Writing software is hard.

Often, several forces are at play when we write software: the constraints of time, cost, and quality push and pull against the needs of users, the complexities of security, and the effects of other software. There’s no magic bullet that will solve for the optimal balance point between these forces: it is our responsibility as professionals to apply our judgement to this particular knotty problem.

I’ve been contemplating this fairly recently; in particular, a conversation in our local community Slack about a particular situation between a dev and a former CEO made me reflect on whether quality can be sacrificed, particularly in the short term, to optimize the other variables, namely user features and time. Do you allow the quality of code to slip in a sprint or release to slip, in return for getting a feature shipped to users early?

In that particular situation, one of the developers on the team had shipped code of questionable quality, in return for getting a feature out the door in time. The CEO, weeks later, had questioned the inclusion of code of such quality. One of the other developers pointed out that this was the first time that developer had shipped subpar quality code, and that there was probably good reason to do so: to get a feature out in time; give him the benefit of doubt.

Of course, I’m glossing over several other details shared to us in the Slack, but the gist is there: is code quality something that should never be compromised?

Earlier in my career, I was a little more dogmatic about code quality, especially as I gained more responsibility. In the trenches, I was only concerned with my code; as I got higher up the stack, so to speak, I saw the need to keep standards.

But I also learned that being dogmatic about anything is generally a bad idea. Sure, maybe Standards Must Be Met — however, I also think not all battles are worth fighting.

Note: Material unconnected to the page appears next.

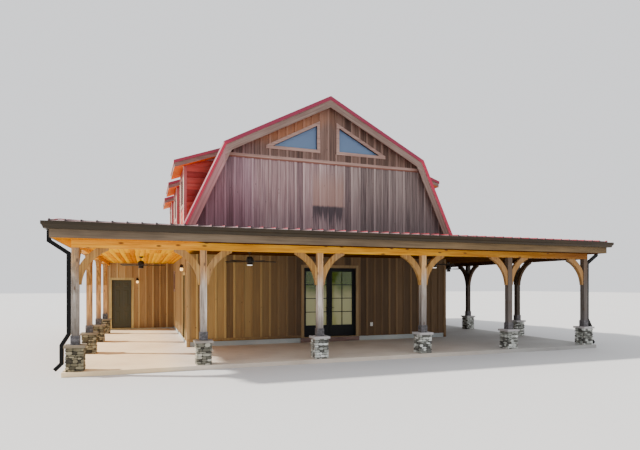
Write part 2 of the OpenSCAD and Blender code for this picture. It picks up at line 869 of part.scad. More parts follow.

The edges are never ever well-defined in the messiness of the real world — and we in the business of writing software should know that. Our code is the way we interface and describe the mess that is the Real World to the austere and precise universe of math and computing, and it’s inevitable that the disorder and chaos should be reflected in one way or another in our code.

It is definitely our responsibility to tame that beast, and maybe an ideal state does exist for our code where those forces are well-balanced. Time is, however, a harsh mistress (to borrow a phrase). We don’t have the luxury of time to search the entire solution space for the ideal; we need to seek trade-offs and compromise, inevitably.

When we are told that there are no valid reasons for not doing TDD, that they are mere excuses, that is doing a disservice to our profession: we need to take a look at our practices in the harsh light of day. There are no panaceas in my book, no silver bullets. There are always trade-offs. Double-entry bookkeeping and the practices surrounding it certainly solved a lot of problems, but it did not make single-entry bookkeeping completely obsolete — there are places where single-entry bookkeeping is a fit.

We make compromises every day, because we know what we gain and what we lose. So why shouldn’t we ask the same questions when we write code? I for one advocate TDD, but I ask the question: is it appropriate? Is it the right tool for this job? In most cases, yes it is. But to use it and push it dogmatically is, I think, incorrect. We must understand why we’re using it, and what we gain, and what we lose.

In the end, I fall back to what I’ve said earlier: communication is key: we must communicate with our stakeholders. And dogma is antithetical to communication.